# Where is the best place to buy a Tivo Premiere with lifetime?



## True Colors (Oct 19, 2006)

My goal is to have a new Tivo Premiere with a warranty and a lifetime subscription. I am okay buying one with a smaller hard drive now and upgrading it myself later on to a larger hard drive......(and yes, I do realize that opening the box would void the warranty...... but I do want a warranty at least to start off with).

I do have a couple of active Tivos already. When I log into my account with Tivo they have this offer(includes a couple of discounts).

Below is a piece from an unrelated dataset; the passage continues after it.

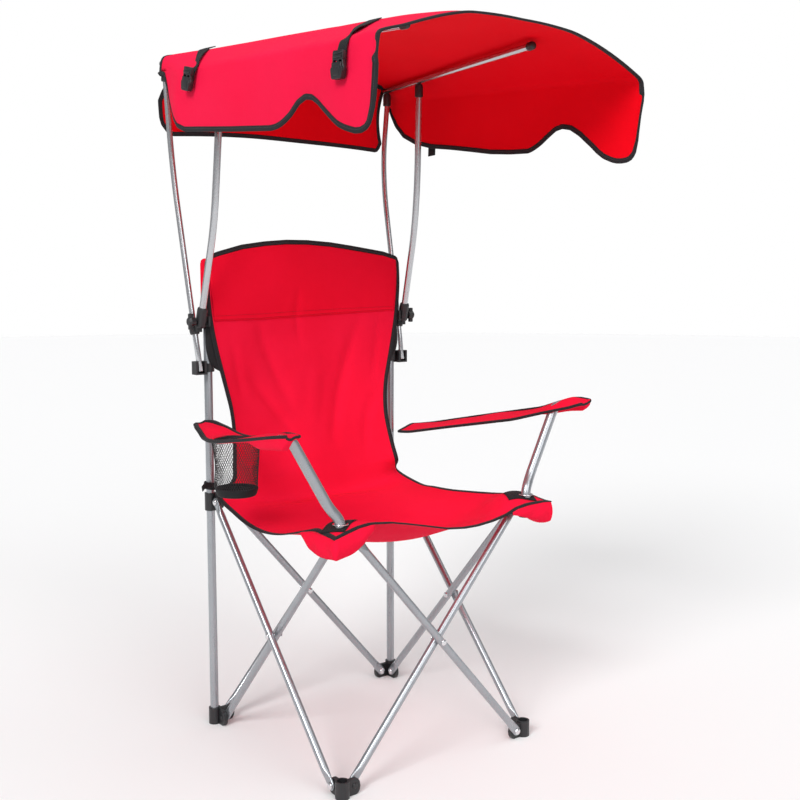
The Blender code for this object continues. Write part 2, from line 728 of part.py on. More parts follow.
def arm_top(y, left):
    """Height of an armrest: it rises from the post to the tube, and the left one sags where the cup holder hangs."""
    if left:
        return float(np.interp(y, [-0.26, -0.20, -0.06, -0.03, 0.02, 0.10, 0.16, 0.19], [0.6440, 0.6400, 0.6160, 0.6080, 0.6000, 0.5900, 0.5960, 0.6010]))
    return float(np.interp(y, [-0.26, -0.23, -0.19, -0.13, 0.03, 0.15, 0.19], [0.6480, 0.6460, 0.6400, 0.6200, 0.5860, 0.5640, 0.5580]))


def arm_inner(y, left):
    if left:
        return float(np.interp(y, [-0.26, -0.20, -0.10, -0.04, 0.03, 0.09, 0.14, 0.19], [0.3020, 0.2760, 0.2400, 0.2190, 0.2130, 0.2160, 0.2270, 0.2290]))
    return float(np.interp(y, [-0.26, -0.20, -0.05, 0.10, 0.19], [0.3060, 0.2740, 0.2390, 0.2300, 0.2290]))


def arm_outer(y):
    return float(np.interp(y, [-0.26, -0.20, -0.05, 0.10, 0.16, 0.19], [0.3420, 0.3380, 0.3240, 0.3150, 0.3000, 0.2760]))


for side, s in SIDES.items():
    ys = [-0.260, -0.235, -0.21, -0.16, -0.10, -0.05, 0.0, 0.05, 0.10, 0.14, 0.17, 0.190]
    rows = []
    for y in ys:
        a, b = arm_inner(y, s == LEFT), arm_outer(y)
        rows.append([(s * (a + (b - a) * j / 5), y, arm_top(y, s == LEFT) + 0.002 * math.sin(math.pi * j / 5)) for j in range(6)])
    rest = sheet(rows, SHELL)
    if s == LEFT:
        rest = minus(rest, cylinder((s * CUP_X, CUP_Y, 0.5), (s * CUP_X, CUP_Y, 0.7), 0.0400, 24))
    put(f"armrest_{side}", rest, RED, f"rear_{side}_corner", smooth=0)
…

$269.99 - Premiere, small hard drive
$199.00 - lifetime subscription
-------------------
$468.99 plus tax

Can I get a better deal than this? Should I look at amazon or new egg or some other online site?

Thanks,

TC


----------



## Mike Wolf (Sep 19, 2010)

True Colors said:


> My goal is to have a new Tivo Premiere with a warranty and a lifetime subscription. I am okay buying one with a smaller hard drive now and upgrading it myself later on to a larger hard drive......(and yes, I do realize that opening the box would void the warranty...... but I do want a warranty at least to start off with).
> 
> I do have a couple of active Tivos already. When I log into my account with Tivo they have this offer(includes a couple of discounts).
> 
> ...


Damn thats a good price, too bad I can't buy the lifetime warrenty off you, I'd love that price.

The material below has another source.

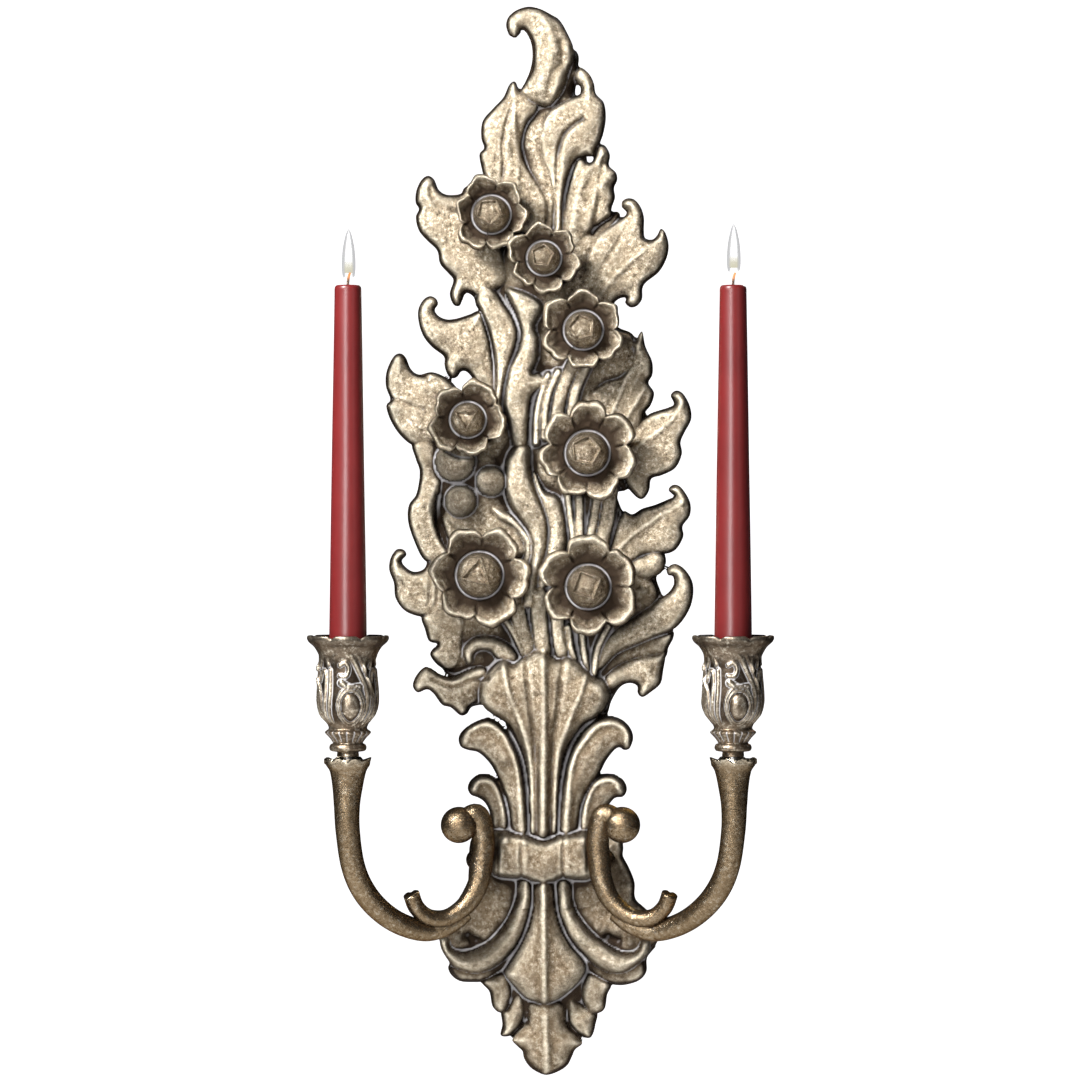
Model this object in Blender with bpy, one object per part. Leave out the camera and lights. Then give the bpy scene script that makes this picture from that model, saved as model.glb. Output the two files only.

Pretty much no matter how much you pay for the device itself, you can't buy the subscription through anyone but TiVo themselves, so the $199 for the lifetime is a done deal.


----------



## aaronwt (Jan 31, 2002)

Yes. That's a much better price than in april. With the 3 year warranty added it was $540 then.
Although I did get around $40 or $50 back from Fatwallet.


----------



## innocentfreak (Aug 25, 2001)

You have two options. If you want to save your upgrade offer, you might still be able to get a Premiere from electronics expo for around $140 shipped. when you combine this with 299 lifetime since you already have Tivos you would be paying around 440. 

If you cant get it from electronics expo, which there is a thread on it here, or dont care about saving the upgrade offer, just take the upgrade offer.


----------



## trip1eX (Apr 2, 2005)

What he said. 

Order from EE. 

Right now shipping option is greyed out. But it comes and goes or has many times the past week or two. So just check it twice a day.

But shipping option isn't greyed out on the PRemiere XL right now. And discount makes it $299 plus $13 shipping which is better than the $269 non-XL Premiere from Tivo in my book.

See the $149/$299 thread.


----------



## txporter (Sep 18, 2006)

Or if you are in the market for a TV anyhow, Bestbuy is running a deal where you get $200 off a Premiere unit if you purchase a TV. I just bought a $199 24" lcd tv for my son's room and added a $99 premiere. $299 for tivo+tv isn't a bad deal.


----------



## oosik77 (Nov 22, 1999)

I just got the deal at Electronics Expo for a Premiere XL for 299 plus I think it was $12 shipping. And I got Tivo to do $199 life time on it so all in all about 500 for XL with life time.


----------



## True Colors (Oct 19, 2006)

I went ahead and purchased my Premiere directly from Tivo. With tax it was just a shade over $500 for the unit and the lifetime subscription included.

When all things are equal, or at least fairly equal, I like to buy directly from the source. 

TC


----------



## Dave_N (May 4, 2006)

I did the Electronic Expo order and was also able to get Tivo to agree to the 199 Lifetime.


----------



## Mike Wolf (Sep 19, 2010)

Hmmm, any chance I can get the lifetime as a new customer at that price?


----------



## ThreeSoFar (May 24, 2002)

Mike Wolf said:


> Hmmm, any chance I can get the lifetime as a new customer at that price?


Anyone with the upgrade offer based on already having TiVos can get it on your behalf and then sell it to you.


----------



## marksanctuary (Apr 26, 2004)

Looks like the electronics expo sale is over now.


----------



## rainbow (Feb 8, 2008)

marksanctuary said:


> Looks like the electronics expo sale is over now.


it still works. You just need to enter LSDA0902 in the apply code box.

you can check out the other thread about this @
http://www.tivocommunity.com/tivo-vb/showthread.php?t=454916&page=5


----------